TEMPO.CO, Jakarta - Direktur Utama Perum Bulog Budi Waseso atau biasa disapa Buwas menjelaskan penyebab dari beban bunga bank yang harus ditanggung perusahaan pangan pelat merah hingga mencapai Rp 250 miliar per bulan. Bunga itu dikenakan karena realisasi serapan berasnya sulit untuk tercapai sampai akhir tahun.
Semula target penyaluran beras Bulog mencapai 700 ribu ton pada paruh kedua tahun 2019 ini. Namun, ia memperkirakan hingga akhir tahun ini hanya mencapai 150 ribu ton.

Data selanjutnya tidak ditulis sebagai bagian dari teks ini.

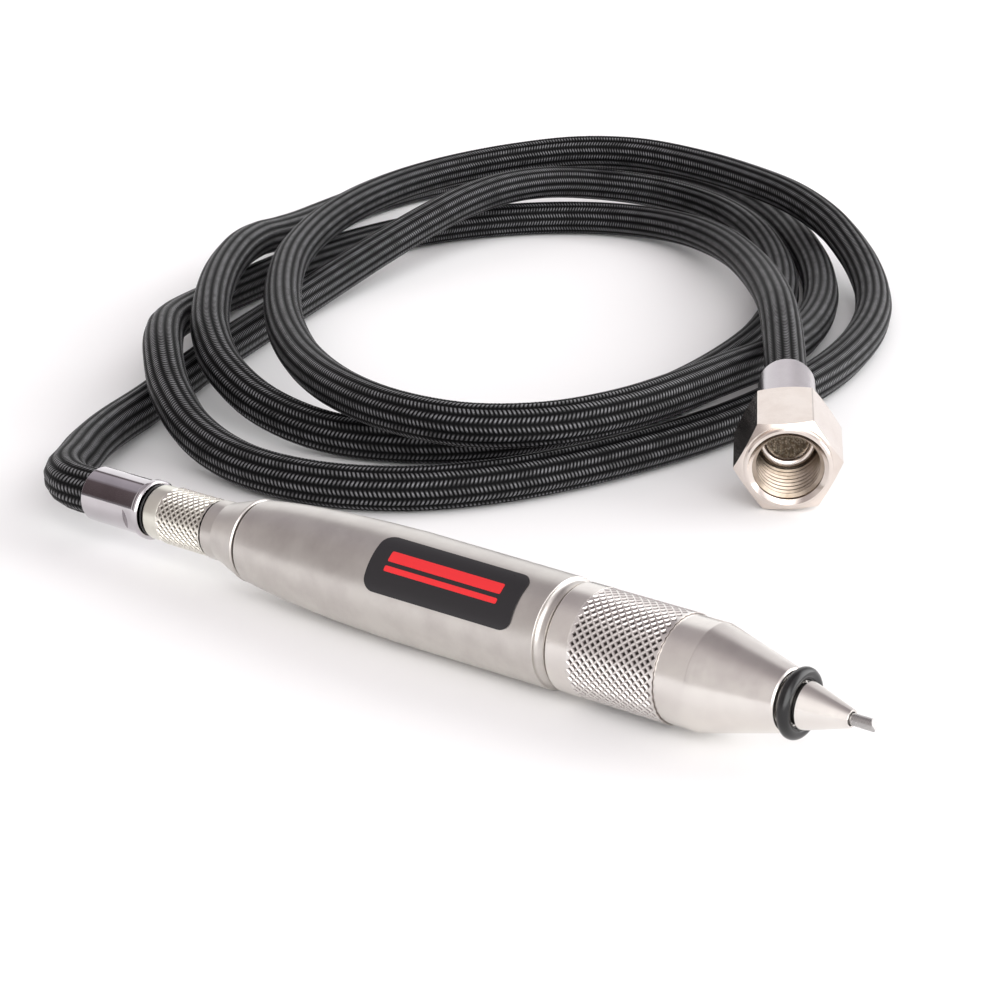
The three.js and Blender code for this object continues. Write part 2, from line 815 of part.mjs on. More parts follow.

Stok beras yang masih tersimpan di gudang Bulog itu yang kemudian mengerek bunga terus bertambah. "Karena tadi dengan 700 ribu ton ternyata hanya mendapatkan riilnya 150. Berarti yang tidak terealisasi adalah 550 ribu ton. Artinya bunga jalan terus," ujar Buwas di kantor Pusat Bulog, Jakarta, Senin, 23 September 2019.
Lebih jauh Buwas mengungkapkan, penyebab dari tidak terserapnya cadangan beras Bulog ke pasar adalah banyaknya mafia beras yang berusaha menghalangi tujuan dari perusahaan BUMN tersebut. Banyak pihak yang berusaha menjatuhkan nama Bulog dengan memberikan citra beras yang buruk karena berbau dan terdapat kutu di dalam kemasan yang sama persis dikeluarkan oleh perusahaan pangan pemerintah tersebut.
"Mereka dengan mudah, mengemas beras medium dengan bungkus premium dengan takaran yang tidak sesuai, lalu mengatas namakan Bulog," ucap Buwas. Dengan praktik-praktik tersebut, negara dirugikan karena banyak beras Bulog yang tidak terserap akibat berbagai isu yang tidak bertanggung jawab.
Sebelumnya mantan Kepala Badan Reserse Kriminal Mabes Polisi ini menceritakan kesulitan yang dialami perusahaan pelat merah itu kepada Komisi IV Dewan Perwakilan Rakyat atau DPR. Buwas menyebutkan, Bulog harus menyiapkan anggaran Rp 14 miliar sampai Rp 16 miliar setiap hari yang berasal dari bunga dan operasional. "Setiap bulan kami harus membayar bunga Rp 240 miliar sampai Rp 250 miliar," katanya awal September lalu.
Buwas mengatakan, jika terjadi seperti ini terus, Bulog akan mengalami kolaps dan tidak bisa menjalankan penyediaan pangan. "Maka Bulog akan kolaps dan akan hilang, karena memang kami rugi besar. Kami juga mau dukungannya (DPR). Komisi IV selama ini mendukung kami sehingga kami bisa eksis."